Filipinler’de Temsilciler Meclisi’ne sunulan yeni yasa teklifi, ülkenin Bitcoin rezervi oluşturmasını gündeme taşıdı. Kongre üyesi Miguel Luis Villafuerte tarafından sunulan Stratejik Bitcoin Rezervi Yasası (House Bill 421), merkez bankasına beş yıl boyunca her yıl 2.000 BTC satın alarak toplamda 10.000 BTC’lik bir rezerv oluşturma görevi veriyor. Bu varlıkların 20 yıl boyunca satılamayacağı belirtiliyor. Yalnızca devlet borçlarının ödenmesi için, sürenin sonunda satış izni verilecek.

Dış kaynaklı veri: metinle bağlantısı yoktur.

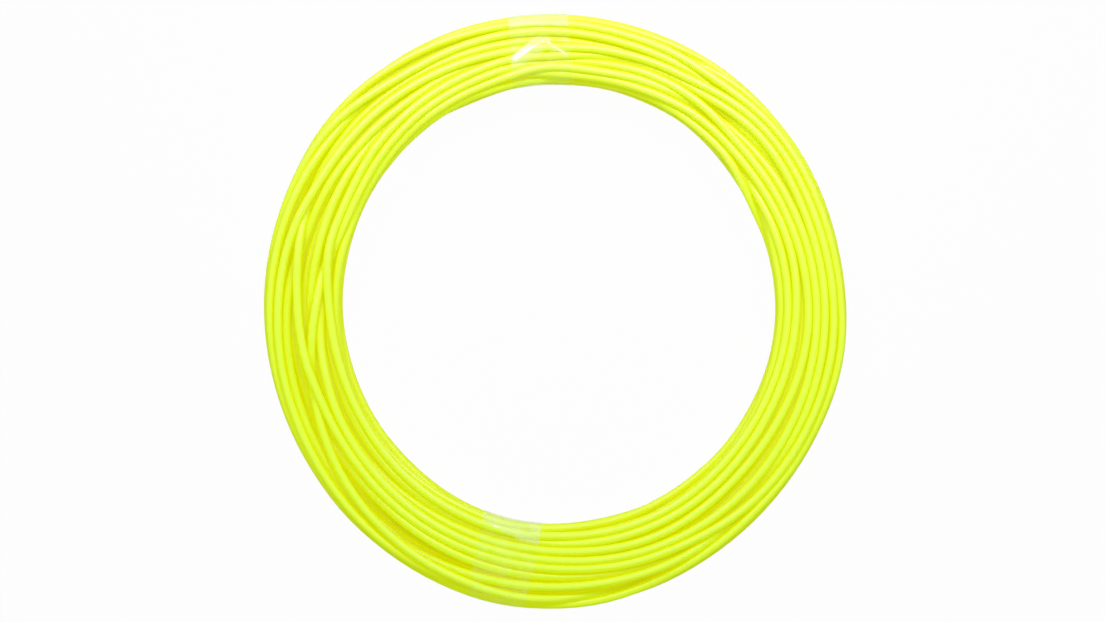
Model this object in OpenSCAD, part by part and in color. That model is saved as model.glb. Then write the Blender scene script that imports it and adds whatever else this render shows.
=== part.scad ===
// Coil of racket string: one unbroken length, wound in loops and bound by two bands of clear tape.
// Millimetres. The coil lies flat on z = 0, +Z is up, and its axis is the Z axis.

/* [String] */
// Diameter of the string
string_d = 1.3; // [1:0.05:1.7]
// Depth of the flat on the loops that lie on the ground
ground_flat = 0.13; // [0.05:0.01:0.2]

/* [Coil] */
// Radius of the open middle of the coil
hole_r = 34.1; // [26:0.1:60]
// Full loops, before the ends pass each other
full_loops = 23; // [9:1:23]
// Layers that the loops are piled in
layers = 4; // [2, 4]
// Gap between neighbouring loops of a layer
loop_gap = 0.8; // [0.45:0.01:1.5]
// Gap between a layer and the next one
layer_gap = 0.75; // [0.45:0.01:1.5]
// Direction of the string's lower end, counted from +X
start_angle = 236; // [0:1:359]

/* [Binding tape] */
// Width of the tape
tape_w = 9; // [4:0.5:12]
// Thickness of the film where it is wrapped twice
film_t = 0.1; // [0.06:0.01:0.2]
// Gap between the film and the string
film_gap = 0.05; // [0.02:0.01:0.1]
// Bend radius inside the film's corners
film_bend_r = 0.3; // [0.1:0.05:0.3]

/* [Hidden] */

string_color = "#e4fb3a";
film_color = [0.95, 0.97, 0.85, 0.45];

// The string is swept as a six-sided tube with a ring every 15 degrees.
sides = 6;
rings = 24;
step = 360 / rings;
string_r = string_d / 2;
side_r = string_r * cos(180 / sides);

// The ends pass each other by this many steps, with the front tape over the middle one.
end_steps = 3;
climb_turns = 0.5;
total_steps = full_loops * rings + end_steps;
layer_turns = (total_steps / rings - (layers - 1) * climb_turns) / layers;

loop_pitch = string_d + loop_gap;
layer_pitch = string_d + layer_gap;
inner_r = hole_r + string_r;
outer_r = inner_r + layer_turns * loop_pitch;
ground_z = side_r - ground_flat;
film_seat_z = film_t + film_gap;
top_z = ground_z + (layers - 1) * layer_pitch + side_r;

// Each tape lies across the straight stretch between one ring of every loop and the next.
front_step = 1;
back_step = 14;

// Where the string is after so many steps: its layer, then how far it has spiralled and climbed there.
function turns_in_layer(i) = i / rings - layer_of(i) * (layer_turns + climb_turns);
function layer_of(i) = min(floor(i / rings / (layer_turns + climb_turns)), layers - 1);
function spiral_share(i) = min(turns_in_layer(i) / layer_turns, 1);
function climb_share(i) = (1 - cos(180 * max(turns_in_layer(i) - layer_turns, 0) / climb_turns)) / 2;

// Even layers spiral in and odd layers spiral out again.
function centre_r(i) = layer_of(i) % 2 == 0
    ? outer_r - spiral_share(i) * (outer_r - inner_r)
    : inner_r + spiral_share(i) * (outer_r - inner_r);
function centre_z(i) = ground_z + (layer_of(i) + climb_share(i)) * layer_pitch;
function ring_angle(i) = start_angle + i * step;
function outward(i) = [cos(ring_angle(i)), sin(ring_angle(i)), 0];
function along(i) = [-sin(ring_angle(i)), cos(ring_angle(i)), 0];
function centre(i) = centre_r(i) * outward(i) + [0, 0, centre_z(i)];

// The rings on either side of a tape are cut flat above its film, and the rest of the ground layer at z = 0.
function meets_tape(i, tape_step) = let (s = i % rings) s == tape_step || s == tape_step + 1;
function floor_z(i) = meets_tape(i, front_step) || meets_tape(i, back_step) ? film_seat_z : 0;

// One ring of the tube, moved along the string by a run.
function ring(i, run) = [
    for (k = [0 : sides - 1])
        let (a = k * 360 / sides, p = centre(i) + run * along(i) + string_r * cos(a) * outward(i))
        [p.x, p.y, max(p.z + string_r * sin(a), floor_z(i))]
];

// Both ends run straight for one diameter past the last ring.
string_rings = concat(
    [ring(0, -string_d)],
    [for (i = [0 : total_steps]) ring(i, 0)],
    [ring(total_steps, string_d)]
);

// The narrowest gap, measured between the centres of the rings of different loops.
centres = [for (i = [0 : total_steps]) centre(i)];
centre_gaps = [
    for (i = [0 : total_steps], turn = [1 : full_loops], shift = [-1 : 1])
        let (j = i + turn * rings + shift)
        if (j <= total_steps) norm(centres[i] - centres[j])
];
echo(str("least gap of the string to itself: ", min(centre_gaps) - string_d, " mm"));
echo(str("string in the loops: ", total_steps / rings * PI * (inner_r + outer_r) / 1000, " m"));

// A closed tube through a list of rings, in triangles.
module tube(ring_list) {
    n = len(ring_list);
    last = (n - 1) * sides;
    points = [for (r = ring_list) for (p = r) p];
    walls = [
        for (i = [0 : n - 2], k = [0 : sides - 1])
            let (a = i * sides + k, b = i * sides + (k + 1) % sides)
            each [[a, b, b + sides], [a, b + sides, a + sides]]
    ];
    caps = [
        for (k = [1 : sides - 2])
            each [[0, k + 1, k], [last, last + k, last + k + 1]]
    ];
    polyhedron(points = points, faces = concat(walls, caps));
}

// A rectangle between two corners, with rounded corners.
module rounded_rectangle(low, high, r) {
    translate([low.x + r, low.y]) square([high.x - low.x - 2 * r, high.y - low.y]);
    translate([low.x, low.y + r]) square([high.x - low.x, high.y - low.y - 2 * r]);
    for (x = [low.x + r, high.x - r], y = [low.y + r, high.y - r])
        translate([x, y]) circle(r = r, $fn = 24);
}

// A band of film pulled straight round the loops. Inside the coil it makes room for their bend at its edges.
module tape(tape_step) {
    radii = [for (i = [0 : total_steps]) if (meets_tape(i, tape_step)) centre_r(i) * cos(step / 2)];
    past_straight = max(tape_w / 2 - inner_r * sin(step / 2), 0);
    low = [min(radii) - string_r - film_gap - past_straight * tan(step), film_t];
    high = [max(radii) + string_r + film_gap, top_z + film_gap];
    film = [film_t, film_t];

    rotate(ring_angle(tape_step + 0.5)) translate([0, tape_w / 2, 0]) rotate([90, 0, 0])
        linear_extrude(tape_w) difference() {
            rounded_rectangle(low - film, high + film, film_bend_r + film_t);
            rounded_rectangle(low, high, film_bend_r);
        }
}

module string_coil() {
    color(string_color) tube(string_rings);
}

module back_tape() {
    color(film_color) tape(back_step);
}

module front_tape() {
    color(film_color) tape(front_step);
}

string_coil();
back_tape();
front_tape();
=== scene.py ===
"""Coil of fluorescent racket string, wound loosely by hand and bound with two bands of clear tape.

Lengths are in millimetres until a piece is made, and directions are degrees counted from +X towards +Y.
"""
import math

import bpy
import numpy as np
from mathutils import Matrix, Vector


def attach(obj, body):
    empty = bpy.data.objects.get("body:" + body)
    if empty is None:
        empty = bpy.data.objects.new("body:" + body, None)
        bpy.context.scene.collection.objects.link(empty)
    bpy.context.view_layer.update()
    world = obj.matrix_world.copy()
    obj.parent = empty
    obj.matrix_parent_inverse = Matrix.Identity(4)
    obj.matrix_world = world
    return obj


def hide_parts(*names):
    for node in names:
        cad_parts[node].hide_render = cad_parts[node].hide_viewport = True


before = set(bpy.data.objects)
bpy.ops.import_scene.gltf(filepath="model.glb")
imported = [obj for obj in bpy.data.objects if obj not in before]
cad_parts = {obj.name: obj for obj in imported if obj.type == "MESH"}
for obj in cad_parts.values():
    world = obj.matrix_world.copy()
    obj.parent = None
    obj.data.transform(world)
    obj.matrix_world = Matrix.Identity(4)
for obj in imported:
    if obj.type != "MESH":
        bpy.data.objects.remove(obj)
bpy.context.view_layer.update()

MM = 0.001

# The string: one packaged set, with the gauge and the length that it is sold in. The loops take about 20 mm
# more, which is cut off at the start, and the cut ends have an edge this wide.
STRING_D = 1.3
STRING_R = STRING_D / 2
STRING_LENGTH = 12000.0
LOOPS = 47.3
STRING_SIDES = 16
END_EDGE = 0.12

# The outline of the bundle seen from above, every 30 degrees from direction 0, and its height.
INNER_EDGE = (34.8, 34.7, 35.7, 35.8, 35.2, 34.4, 33.7, 33.3, 33.7, 33.9, 34.2, 34.4)
OUTER_EDGE = (45.8, 45.8, 46.2, 46.5, 46.8, 46.5, 46.2, 46.3, 47.3, 47.6, 46.3, 45.9)
BUNDLE_H = 8.1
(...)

Bitcoin’in ulusal çıkarlar için stratejik önemi
Villafuerte, yasa teklifinin gerekçesinde Bitcoin’in finansal ve ekonomik gücü garanti altına alma noktasında artan önemi olduğunu vurguladı. Ona göre ülkenin stratejik varlıkları arasında Bitcoin de yer almalı. Yasa, sıkı güven ve raporlama şartlarıyla merkez bankasına sorumluluk yüklerken, Filipinler’i Asya’da Bitcoin’i yasal bir rezerv varlığı olarak yasalaştıran ilk ülkelerden biri yapabilir. Bu hamle, Bitcoin’in “dijital altın” kimliğini resmi anlamda tanıyan cesur bir adım olarak görülüyor.
Asya’daki diğer örnekler ve farklı yaklaşımlar
Filipinler’in girişimi, bölgedeki benzer hareketlerle birlikte değerlendiriliyor. Bhutan hidroelektrik destekli madencilik yoluyla Bitcoin ve Ethereum rezervi oluştururken, Pakistan da devlet rezervi kurma planlarını açıklamıştı. ABD ve Almanya gibi ülkeler ise Bitcoin varlıklarını genellikle kolluk kuvvetlerinin operasyonlarında el konulan varlıklardan oluşturdu. Filipinler’in yasa tasarısı ise doğrudan planlı ve takvimli bir alım süreci öngörmesiyle dikkat çekiyor.
Yasa teklifine dair görüşler ve zorluklar
Kripto sektörünün önde gelen isimleri yasa tasarısını farklı yönleriyle yorumladı. Satoshi Citadel Industries’in kurucularından Miguel Antonio Cuneta, bunun Filipinler için “asimetrik bir avantaj” sağlayabileceğini söylerken, GCash’in kripto sorumlusu Luis Buenaventura ise teklifin yasalaşmasını düşük ihtimal olarak görmesine rağmen ülkedeki şirketleri için ilham verici bir adım olduğunu belirtti. BayaniChain CEO’su Paul Soliman ise Bitcoin hazinesinin kamuya açık cüzdanlarla tamamen şeffaf olabileceğini, bunun da finans dünyasında eşi benzeri olmayan bir güven inşa edebileceğini ifade etti. Bunların yanında volatilite, vergi mükelleflerinin fonlarının kullanımı ve finansal okuryazarlık eksikliği gibi riskler de dile getiriliyor.
Buna karşın uzmanlar doğru yönetişim, akıllı bir alım stratejisi ve eş zamanlı eğitim yatırımlarıyla bu girişimin yalnızca bir hedge değil, aynı zamanda ülke için nesiller boyu sürecek bir güvenlik ve hesap verebilirlik sembolü haline gelebileceğini vurguluyor.